11. Travel slower—it’s better for the planet and for your brain.

©Image license via Canva

Packing five cities into seven days might make your itinerary look impressive, but it burns resources fast. Constant transport means more emissions, more stress, and more shallow experiences. The faster you move, the more you rely on high-impact travel like flights and cars just to keep up with your schedule.

Slow travel flips that. You stay longer in one place, use regional trains or buses, and take time to actually experience a destination instead of checking it off a list. It’s more restful, more immersive, and dramatically less carbon-intensive.

Plus, you build better memories when you’re not rushing to the next thing. If you want your travels to feel meaningful—not just efficient—give yourself permission to slow down. You’ll come home less exhausted and more connected.

12. Don’t treat nature like a photo op—leave it better than you found it.

©Image license via Canva

That perfect hike, pristine beach, or secret waterfall wasn’t created for your Instagram post. It exists because someone protected it—and it only stays that way if you treat it with care. But too often, tourists leave behind trash, trample off trails, or disturb wildlife chasing that “authentic” experience.

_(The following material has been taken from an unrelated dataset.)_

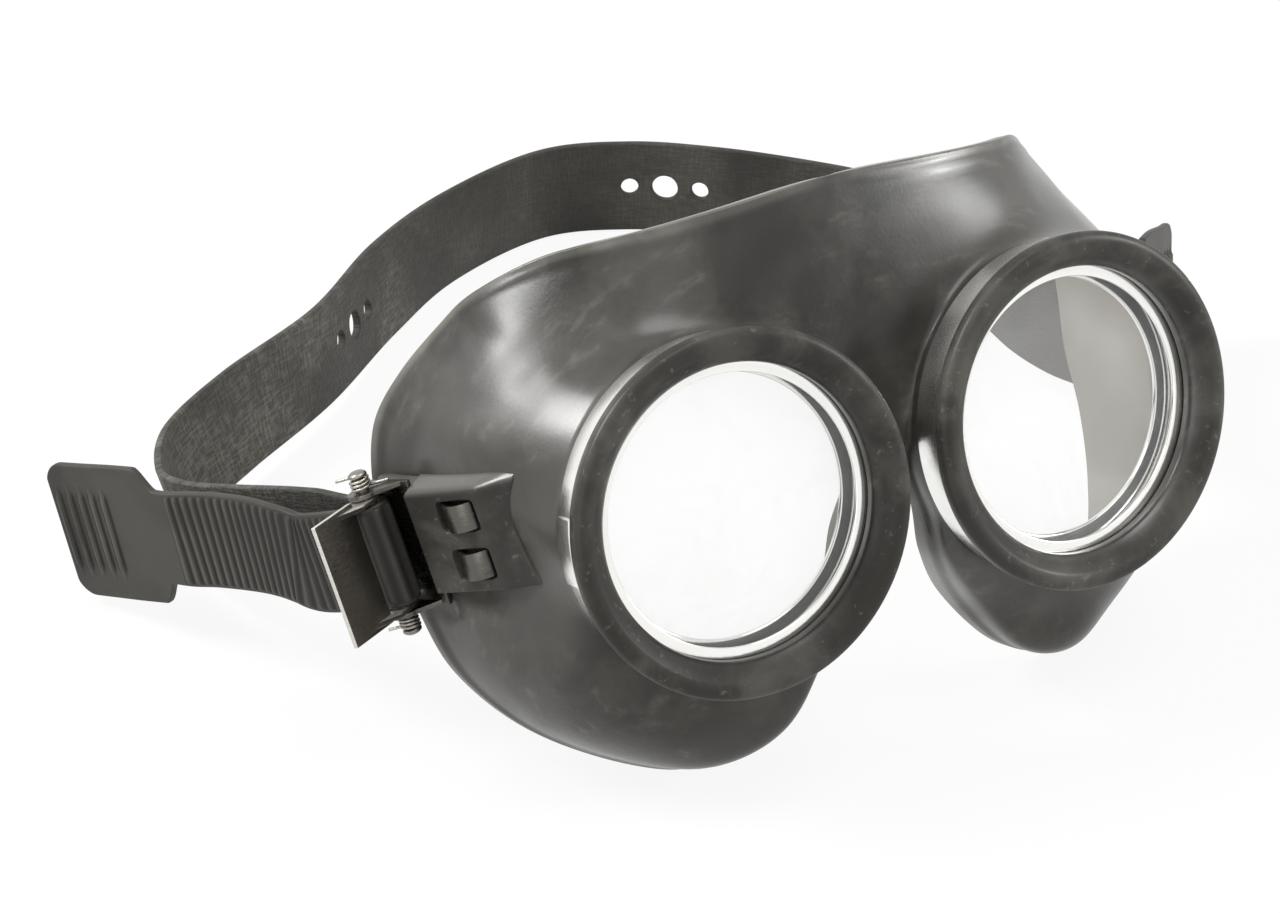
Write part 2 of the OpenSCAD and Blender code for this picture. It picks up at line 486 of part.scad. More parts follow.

A good rule? Leave no trace—and, when possible, leave it better. Pick up litter, follow marked paths, and don’t remove shells, flowers, or rocks. Even biodegradable trash takes time to break down. Respect local guidelines, and avoid spots that are already over-touristed. Some places need a break more than they need your presence. Travel is a privilege, not a right—and nature doesn’t owe you a selfie. Treat it like a gift, not a backdrop. That shift in mindset is what sustainable travel is really about.